But for us the Bible is merely a starting point. We’re also learning – and teaching – the justice of the modern state of Israel and its struggle for survival. In recent months, I’ve traveled with more than 50 leading African-American pastors on CUFI trips to the Holy Land. We have met with African Israelis who have been brought home to Israel from an ancient exile in Ethiopia. We have met with Arab Israelis who are thriving in the freest country in the Middle East. And we have met with brave Palestinians who share with us the persecution they face as Christians living under Muslim rule.

We have seen the diversity and equality of all Israelis. As African-Americans who understand the true evil of apartheid, we find the use of this term to describe the situation in Israel as deeply offensive – not only towards Israelis, but also to all Africans who suffered under that evil system. How dare the Israel haters cheapen the evil of apartheid by applying it to a country that exemplifies Dr. King’s dream of color blindness.

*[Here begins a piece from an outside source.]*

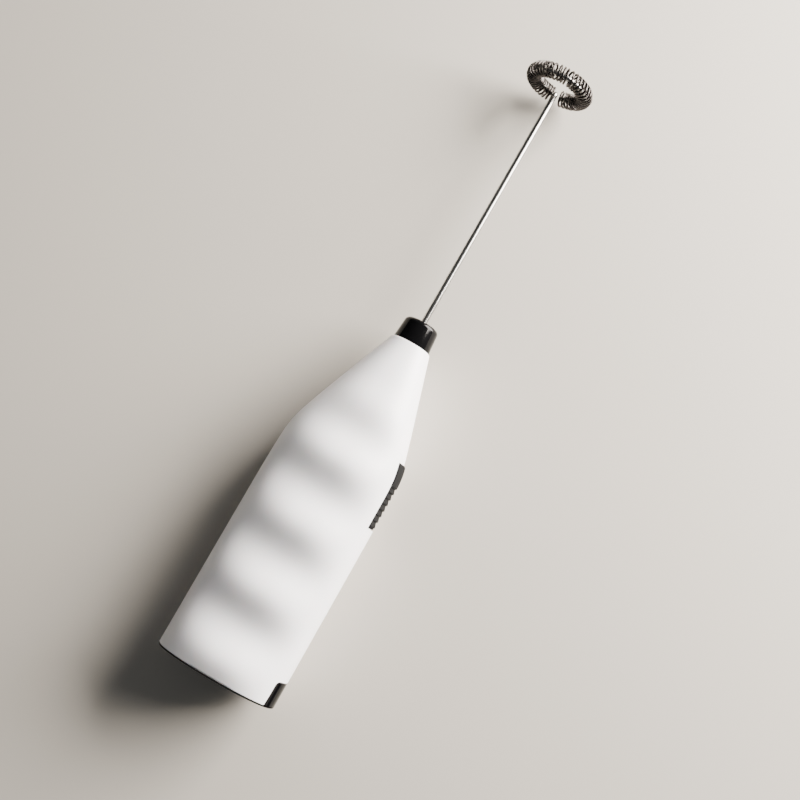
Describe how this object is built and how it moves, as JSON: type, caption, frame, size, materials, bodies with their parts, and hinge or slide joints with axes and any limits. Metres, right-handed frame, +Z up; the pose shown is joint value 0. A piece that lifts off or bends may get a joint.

50 years ago, the Jewish people stood with us during our hour of need, not because they wanted something in return, but because God and human reason compelled them to do so. Now is the Jewish state’s hour of need. Israel is under assault by terrorists seeking to kill her people and propagandists seeking to undermine her legitimacy. But one by one, African-American leaders are beginning to stand up for the Jewish state, not because we want anything in return, but because God and human reason compel us to do so.

The author is the African-American Outreach Coordinator for Christians United for Israel and the author of We Too Stand: A call for the African-American church to support the Jewish State (Frontline Publishing, 2013)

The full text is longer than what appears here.